Given instruction: Repeat the whole listing exactly as written.

Provided data:
##########
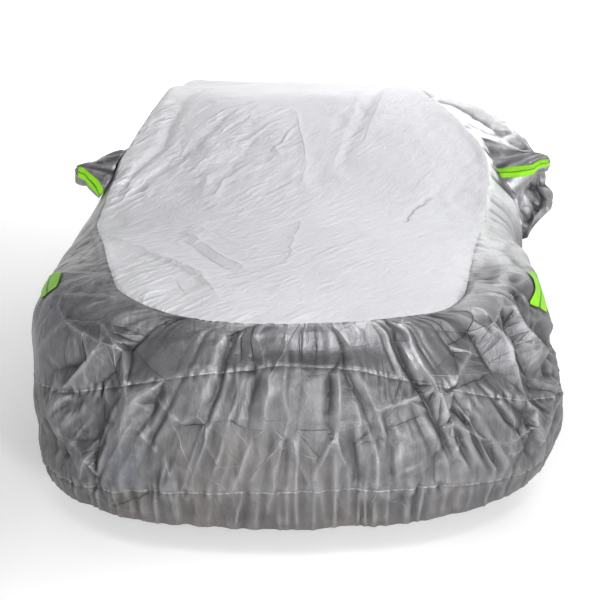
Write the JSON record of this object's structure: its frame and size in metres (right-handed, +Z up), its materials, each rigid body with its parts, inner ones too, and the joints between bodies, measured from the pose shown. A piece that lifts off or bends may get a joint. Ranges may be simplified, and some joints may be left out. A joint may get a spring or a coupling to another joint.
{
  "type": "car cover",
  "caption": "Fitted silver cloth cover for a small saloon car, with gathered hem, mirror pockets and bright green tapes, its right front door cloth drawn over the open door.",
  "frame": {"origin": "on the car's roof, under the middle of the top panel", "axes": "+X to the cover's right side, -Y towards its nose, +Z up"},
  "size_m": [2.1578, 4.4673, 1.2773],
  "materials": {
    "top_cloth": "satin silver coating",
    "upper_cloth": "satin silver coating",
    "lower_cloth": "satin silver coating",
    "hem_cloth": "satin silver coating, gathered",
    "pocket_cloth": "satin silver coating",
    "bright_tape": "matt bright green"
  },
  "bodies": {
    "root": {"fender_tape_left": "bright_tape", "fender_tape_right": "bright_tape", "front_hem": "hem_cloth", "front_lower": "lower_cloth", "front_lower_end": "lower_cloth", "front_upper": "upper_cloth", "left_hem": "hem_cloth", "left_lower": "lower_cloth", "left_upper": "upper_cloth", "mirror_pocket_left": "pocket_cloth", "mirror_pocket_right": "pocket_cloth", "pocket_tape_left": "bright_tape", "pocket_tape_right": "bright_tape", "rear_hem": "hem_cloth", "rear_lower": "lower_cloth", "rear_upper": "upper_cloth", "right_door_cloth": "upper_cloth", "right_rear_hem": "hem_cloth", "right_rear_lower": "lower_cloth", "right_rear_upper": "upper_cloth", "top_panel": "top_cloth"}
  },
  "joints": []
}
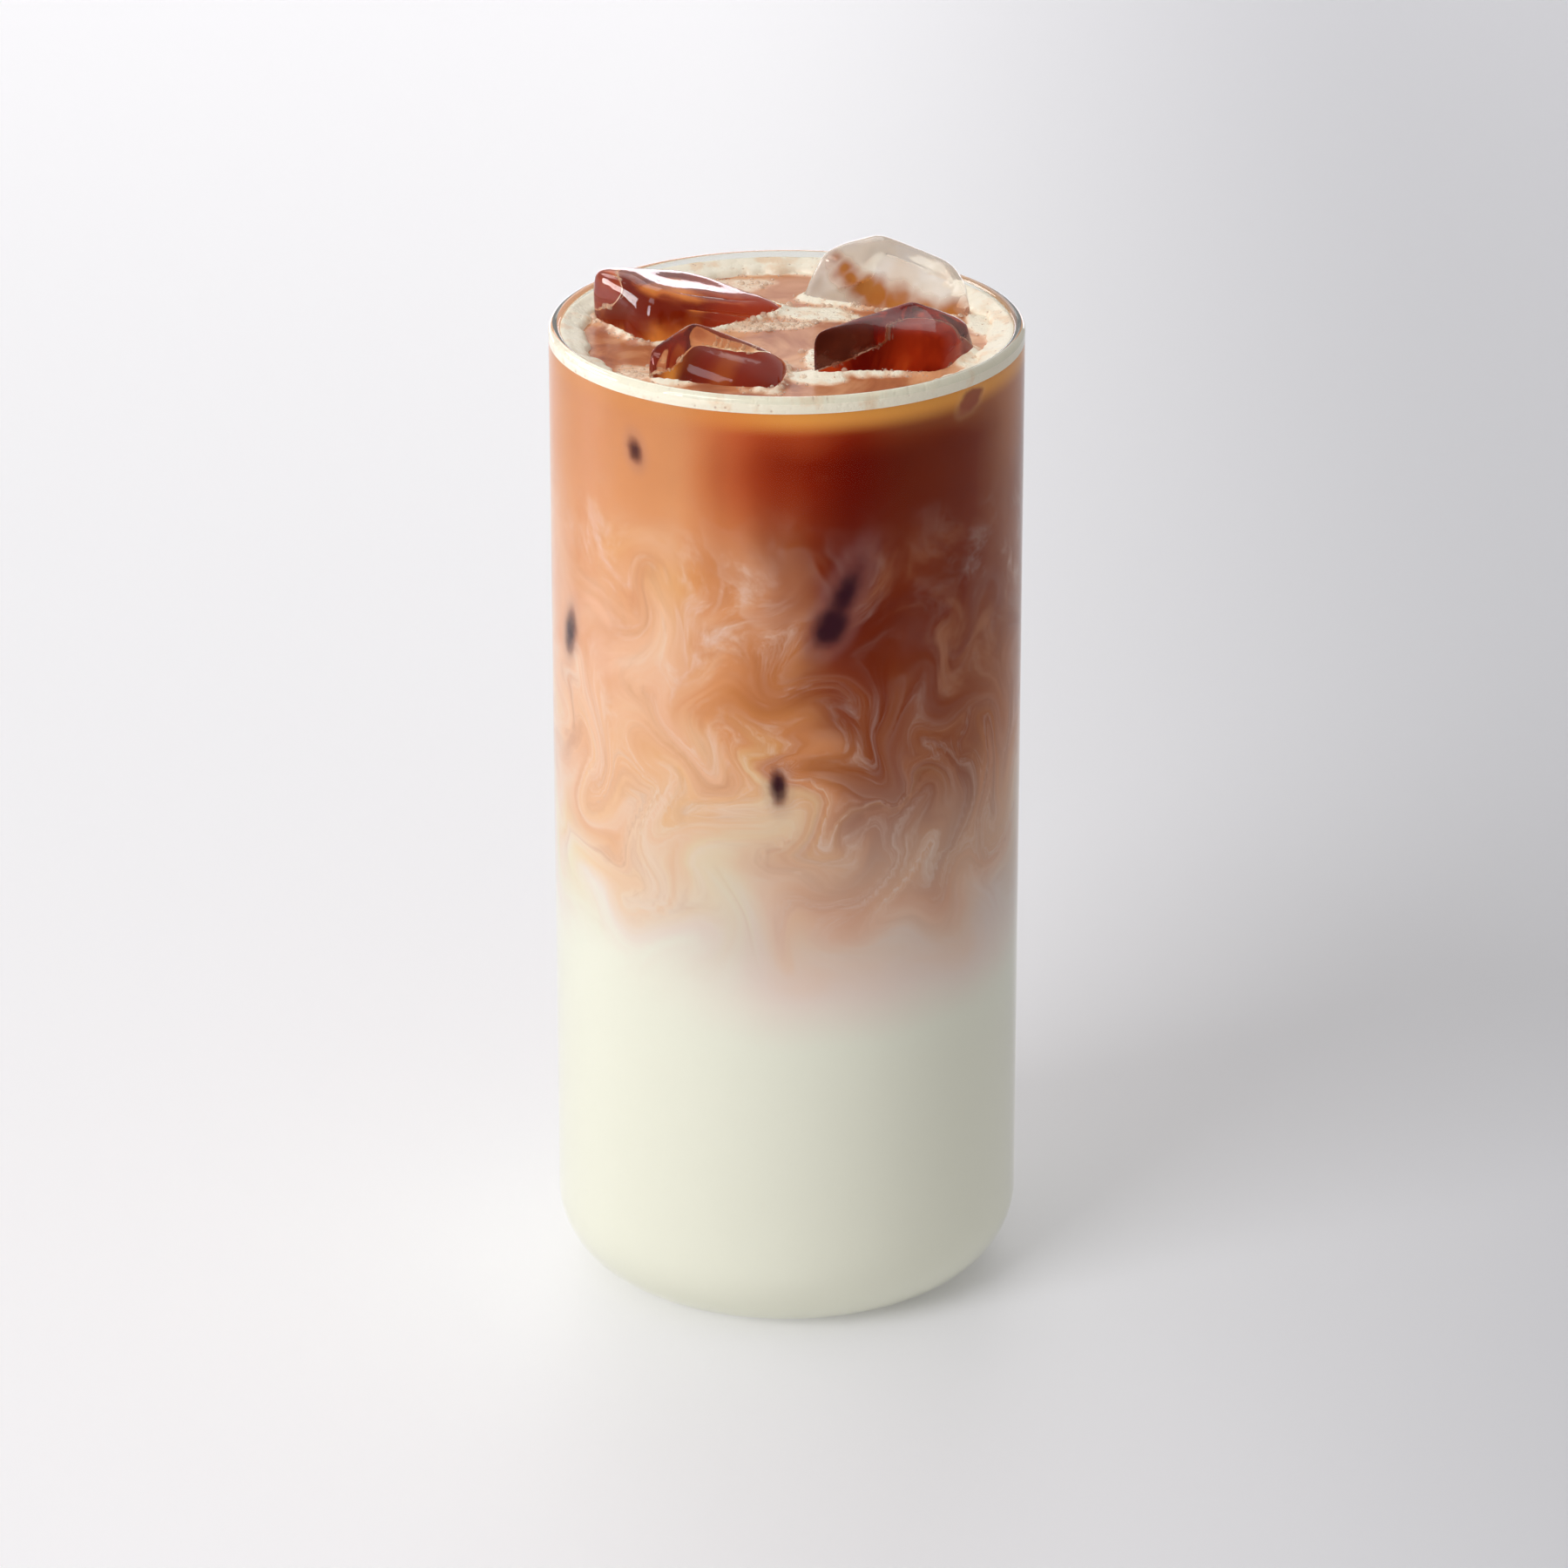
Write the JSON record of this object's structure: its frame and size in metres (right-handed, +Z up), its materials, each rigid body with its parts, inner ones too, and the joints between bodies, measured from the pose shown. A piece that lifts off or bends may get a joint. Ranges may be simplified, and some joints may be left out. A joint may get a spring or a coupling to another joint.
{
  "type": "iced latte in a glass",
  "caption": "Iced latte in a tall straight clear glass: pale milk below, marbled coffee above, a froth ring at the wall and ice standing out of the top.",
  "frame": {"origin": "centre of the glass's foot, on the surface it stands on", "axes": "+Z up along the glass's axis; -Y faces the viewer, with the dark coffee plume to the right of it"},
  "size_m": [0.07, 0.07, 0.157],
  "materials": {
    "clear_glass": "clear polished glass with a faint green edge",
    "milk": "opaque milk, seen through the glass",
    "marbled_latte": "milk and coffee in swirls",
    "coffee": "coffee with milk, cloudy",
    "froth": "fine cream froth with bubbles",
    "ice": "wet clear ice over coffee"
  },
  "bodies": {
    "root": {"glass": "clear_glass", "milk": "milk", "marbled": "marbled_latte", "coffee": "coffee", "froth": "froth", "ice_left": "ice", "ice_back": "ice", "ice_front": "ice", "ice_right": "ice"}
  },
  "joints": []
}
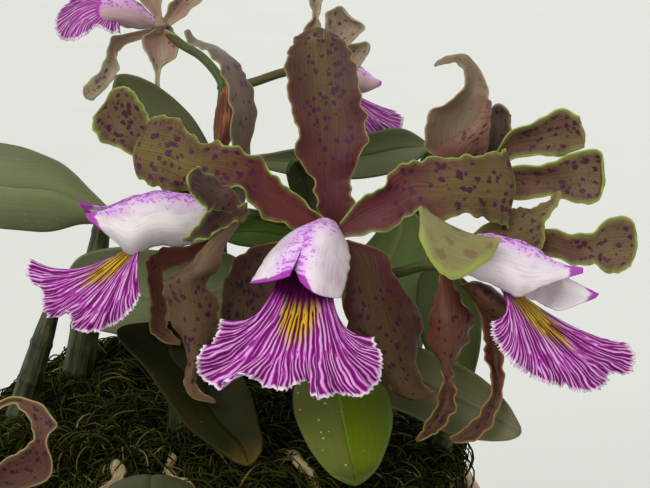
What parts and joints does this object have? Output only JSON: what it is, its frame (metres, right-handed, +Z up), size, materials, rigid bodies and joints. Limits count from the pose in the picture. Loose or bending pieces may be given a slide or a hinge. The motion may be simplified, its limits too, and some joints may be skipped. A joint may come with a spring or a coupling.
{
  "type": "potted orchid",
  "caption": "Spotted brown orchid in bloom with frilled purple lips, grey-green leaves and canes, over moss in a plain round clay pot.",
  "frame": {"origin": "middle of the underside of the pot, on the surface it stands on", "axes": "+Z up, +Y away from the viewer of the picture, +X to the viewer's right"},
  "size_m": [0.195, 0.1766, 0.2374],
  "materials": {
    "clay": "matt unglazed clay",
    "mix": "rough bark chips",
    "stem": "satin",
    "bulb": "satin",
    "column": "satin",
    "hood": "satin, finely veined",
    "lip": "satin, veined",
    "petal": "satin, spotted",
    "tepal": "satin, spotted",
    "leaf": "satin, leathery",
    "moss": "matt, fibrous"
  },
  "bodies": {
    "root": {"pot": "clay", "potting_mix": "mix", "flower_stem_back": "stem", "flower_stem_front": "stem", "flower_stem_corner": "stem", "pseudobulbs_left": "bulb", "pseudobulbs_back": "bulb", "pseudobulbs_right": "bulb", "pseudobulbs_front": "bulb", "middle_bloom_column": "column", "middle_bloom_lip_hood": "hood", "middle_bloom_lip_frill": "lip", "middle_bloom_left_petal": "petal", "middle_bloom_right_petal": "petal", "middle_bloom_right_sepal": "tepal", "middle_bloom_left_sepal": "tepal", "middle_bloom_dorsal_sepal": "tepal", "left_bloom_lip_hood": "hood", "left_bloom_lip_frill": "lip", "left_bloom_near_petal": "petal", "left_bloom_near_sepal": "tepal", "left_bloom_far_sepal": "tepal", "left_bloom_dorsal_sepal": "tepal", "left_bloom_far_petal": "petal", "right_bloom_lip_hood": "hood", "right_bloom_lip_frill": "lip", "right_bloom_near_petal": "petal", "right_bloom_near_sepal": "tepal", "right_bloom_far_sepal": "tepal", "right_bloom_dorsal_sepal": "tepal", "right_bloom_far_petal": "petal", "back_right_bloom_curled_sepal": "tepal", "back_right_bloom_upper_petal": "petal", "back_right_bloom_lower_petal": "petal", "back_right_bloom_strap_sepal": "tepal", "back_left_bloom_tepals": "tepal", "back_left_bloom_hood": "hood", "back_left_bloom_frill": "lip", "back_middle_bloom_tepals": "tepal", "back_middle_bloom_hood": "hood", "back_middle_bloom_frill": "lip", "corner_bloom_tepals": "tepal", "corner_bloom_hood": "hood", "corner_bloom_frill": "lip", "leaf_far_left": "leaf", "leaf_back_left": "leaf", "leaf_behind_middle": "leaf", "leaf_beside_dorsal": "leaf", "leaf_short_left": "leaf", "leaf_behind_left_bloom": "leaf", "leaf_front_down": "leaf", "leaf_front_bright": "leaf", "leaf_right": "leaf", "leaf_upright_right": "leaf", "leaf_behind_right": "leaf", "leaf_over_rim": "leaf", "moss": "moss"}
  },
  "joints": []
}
##########
Response to the task:
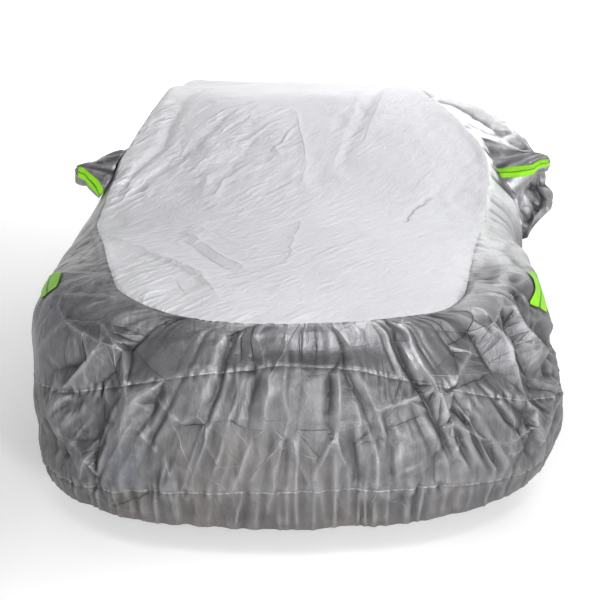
Write the JSON record of this object's structure: its frame and size in metres (right-handed, +Z up), its materials, each rigid body with its parts, inner ones too, and the joints between bodies, measured from the pose shown. A piece that lifts off or bends may get a joint. Ranges may be simplified, and some joints may be left out. A joint may get a spring or a coupling to another joint.
{
  "type": "car cover",
  "caption": "Fitted silver cloth cover for a small saloon car, with gathered hem, mirror pockets and bright green tapes, its right front door cloth drawn over the open door.",
  "frame": {"origin": "on the car's roof, under the middle of the top panel", "axes": "+X to the cover's right side, -Y towards its nose, +Z up"},
  "size_m": [2.1578, 4.4673, 1.2773],
  "materials": {
    "top_cloth": "satin silver coating",
    "upper_cloth": "satin silver coating",
    "lower_cloth": "satin silver coating",
    "hem_cloth": "satin silver coating, gathered",
    "pocket_cloth": "satin silver coating",
    "bright_tape": "matt bright green"
  },
  "bodies": {
    "root": {"fender_tape_left": "bright_tape", "fender_tape_right": "bright_tape", "front_hem": "hem_cloth", "front_lower": "lower_cloth", "front_lower_end": "lower_cloth", "front_upper": "upper_cloth", "left_hem": "hem_cloth", "left_lower": "lower_cloth", "left_upper": "upper_cloth", "mirror_pocket_left": "pocket_cloth", "mirror_pocket_right": "pocket_cloth", "pocket_tape_left": "bright_tape", "pocket_tape_right": "bright_tape", "rear_hem": "hem_cloth", "rear_lower": "lower_cloth", "rear_upper": "upper_cloth", "right_door_cloth": "upper_cloth", "right_rear_hem": "hem_cloth", "right_rear_lower": "lower_cloth", "right_rear_upper": "upper_cloth", "top_panel": "top_cloth"}
  },
  "joints": []
}
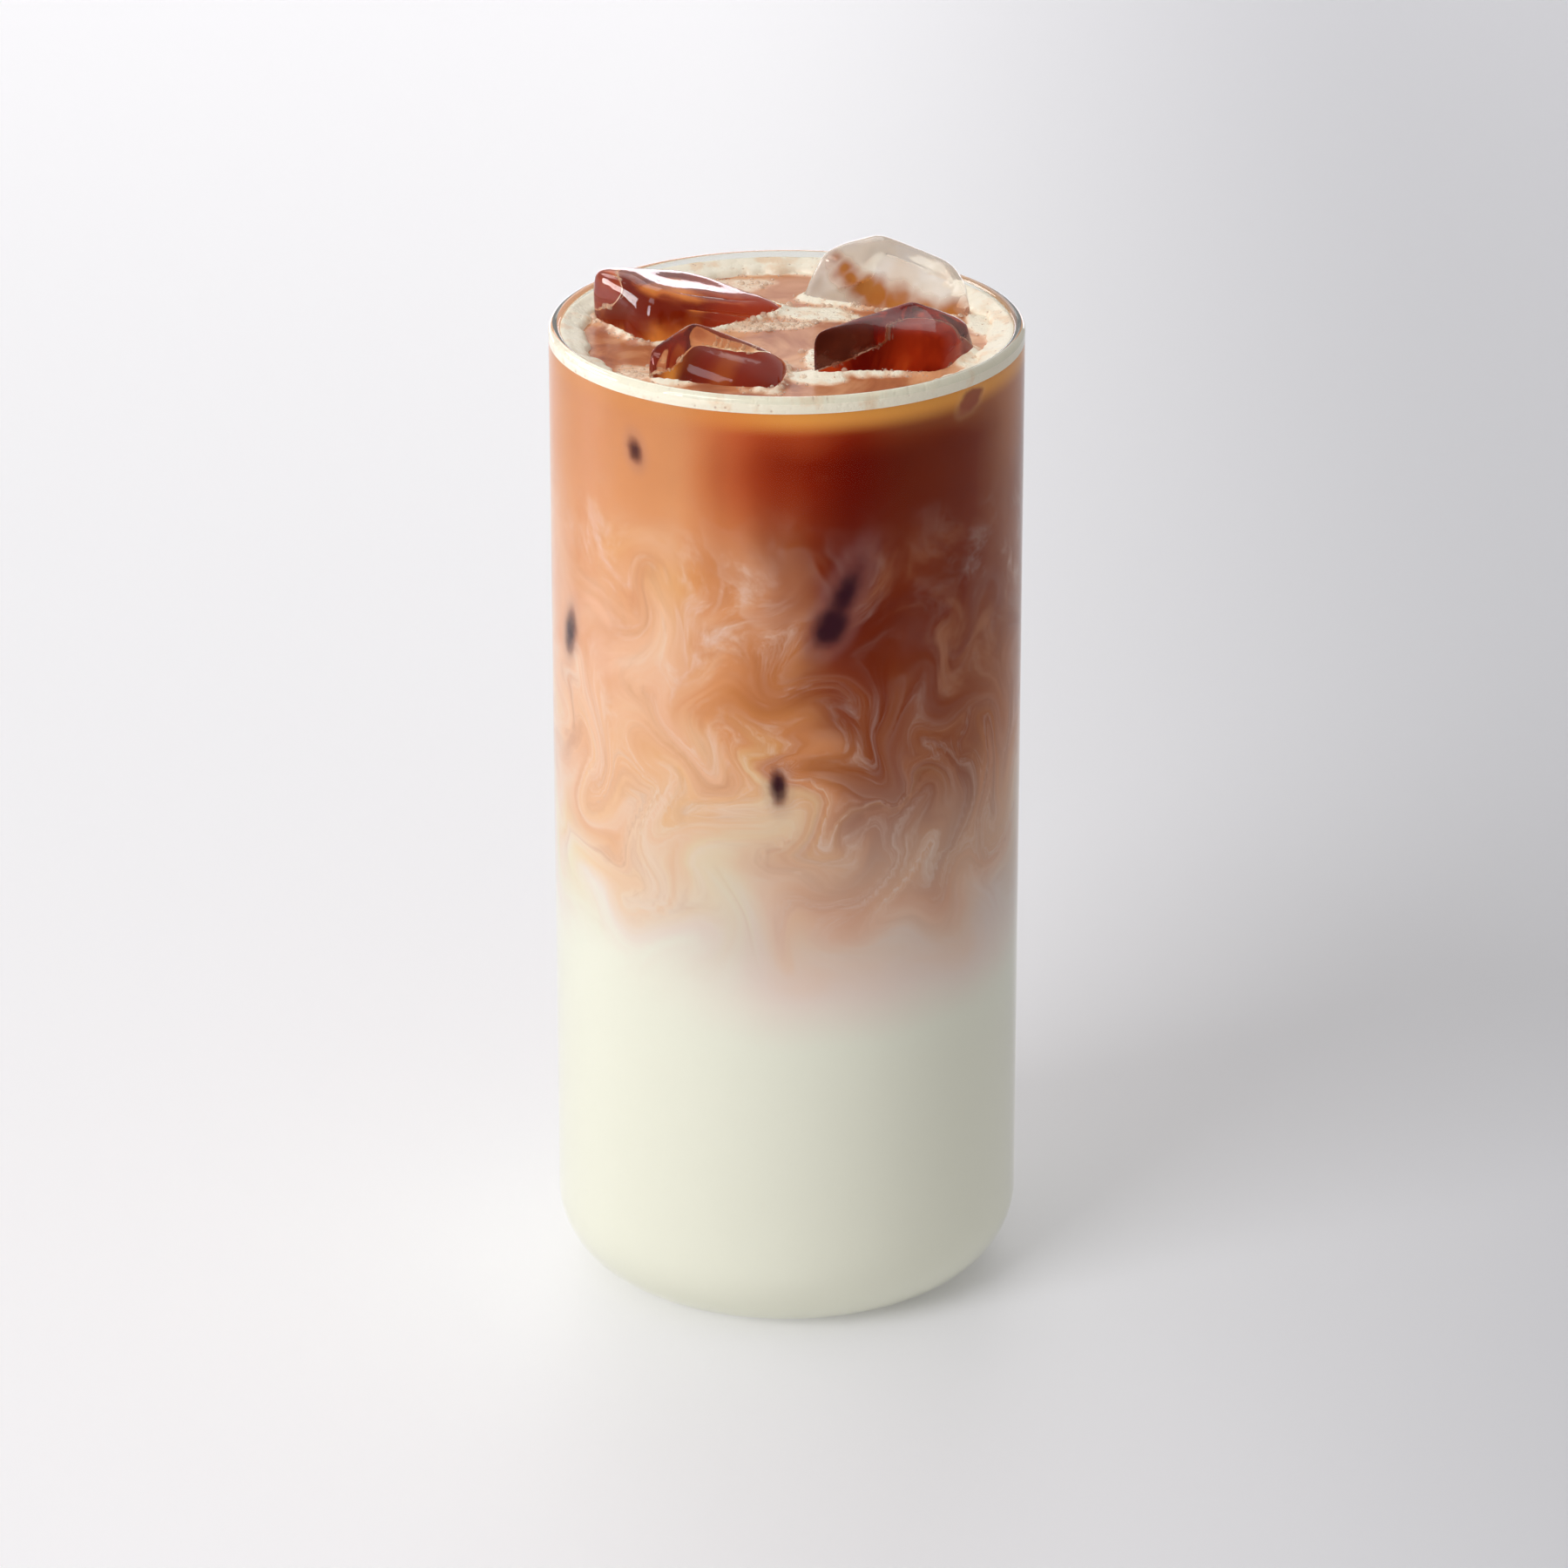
Write the JSON record of this object's structure: its frame and size in metres (right-handed, +Z up), its materials, each rigid body with its parts, inner ones too, and the joints between bodies, measured from the pose shown. A piece that lifts off or bends may get a joint. Ranges may be simplified, and some joints may be left out. A joint may get a spring or a coupling to another joint.
{
  "type": "iced latte in a glass",
  "caption": "Iced latte in a tall straight clear glass: pale milk below, marbled coffee above, a froth ring at the wall and ice standing out of the top.",
  "frame": {"origin": "centre of the glass's foot, on the surface it stands on", "axes": "+Z up along the glass's axis; -Y faces the viewer, with the dark coffee plume to the right of it"},
  "size_m": [0.07, 0.07, 0.157],
  "materials": {
    "clear_glass": "clear polished glass with a faint green edge",
    "milk": "opaque milk, seen through the glass",
    "marbled_latte": "milk and coffee in swirls",
    "coffee": "coffee with milk, cloudy",
    "froth": "fine cream froth with bubbles",
    "ice": "wet clear ice over coffee"
  },
  "bodies": {
    "root": {"glass": "clear_glass", "milk": "milk", "marbled": "marbled_latte", "coffee": "coffee", "froth": "froth", "ice_left": "ice", "ice_back": "ice", "ice_front": "ice", "ice_right": "ice"}
  },
  "joints": []
}
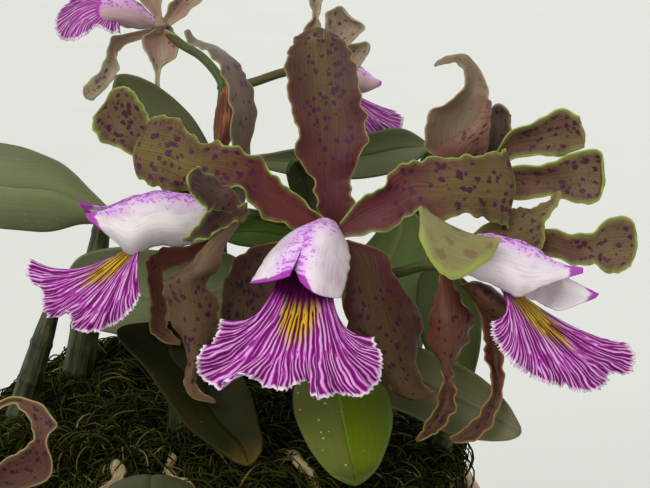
What parts and joints does this object have? Output only JSON: what it is, its frame (metres, right-handed, +Z up), size, materials, rigid bodies and joints. Limits count from the pose in the picture. Loose or bending pieces may be given a slide or a hinge. The motion may be simplified, its limits too, and some joints may be skipped. A joint may come with a spring or a coupling.
{
  "type": "potted orchid",
  "caption": "Spotted brown orchid in bloom with frilled purple lips, grey-green leaves and canes, over moss in a plain round clay pot.",
  "frame": {"origin": "middle of the underside of the pot, on the surface it stands on", "axes": "+Z up, +Y away from the viewer of the picture, +X to the viewer's right"},
  "size_m": [0.195, 0.1766, 0.2374],
  "materials": {
    "clay": "matt unglazed clay",
    "mix": "rough bark chips",
    "stem": "satin",
    "bulb": "satin",
    "column": "satin",
    "hood": "satin, finely veined",
    "lip": "satin, veined",
    "petal": "satin, spotted",
    "tepal": "satin, spotted",
    "leaf": "satin, leathery",
    "moss": "matt, fibrous"
  },
  "bodies": {
    "root": {"pot": "clay", "potting_mix": "mix", "flower_stem_back": "stem", "flower_stem_front": "stem", "flower_stem_corner": "stem", "pseudobulbs_left": "bulb", "pseudobulbs_back": "bulb", "pseudobulbs_right": "bulb", "pseudobulbs_front": "bulb", "middle_bloom_column": "column", "middle_bloom_lip_hood": "hood", "middle_bloom_lip_frill": "lip", "middle_bloom_left_petal": "petal", "middle_bloom_right_petal": "petal", "middle_bloom_right_sepal": "tepal", "middle_bloom_left_sepal": "tepal", "middle_bloom_dorsal_sepal": "tepal", "left_bloom_lip_hood": "hood", "left_bloom_lip_frill": "lip", "left_bloom_near_petal": "petal", "left_bloom_near_sepal": "tepal", "left_bloom_far_sepal": "tepal", "left_bloom_dorsal_sepal": "tepal", "left_bloom_far_petal": "petal", "right_bloom_lip_hood": "hood", "right_bloom_lip_frill": "lip", "right_bloom_near_petal": "petal", "right_bloom_near_sepal": "tepal", "right_bloom_far_sepal": "tepal", "right_bloom_dorsal_sepal": "tepal", "right_bloom_far_petal": "petal", "back_right_bloom_curled_sepal": "tepal", "back_right_bloom_upper_petal": "petal", "back_right_bloom_lower_petal": "petal", "back_right_bloom_strap_sepal": "tepal", "back_left_bloom_tepals": "tepal", "back_left_bloom_hood": "hood", "back_left_bloom_frill": "lip", "back_middle_bloom_tepals": "tepal", "back_middle_bloom_hood": "hood", "back_middle_bloom_frill": "lip", "corner_bloom_tepals": "tepal", "corner_bloom_hood": "hood", "corner_bloom_frill": "lip", "leaf_far_left": "leaf", "leaf_back_left": "leaf", "leaf_behind_middle": "leaf", "leaf_beside_dorsal": "leaf", "leaf_short_left": "leaf", "leaf_behind_left_bloom": "leaf", "leaf_front_down": "leaf", "leaf_front_bright": "leaf", "leaf_right": "leaf", "leaf_upright_right": "leaf", "leaf_behind_right": "leaf", "leaf_over_rim": "leaf", "moss": "moss"}
  },
  "joints": []
}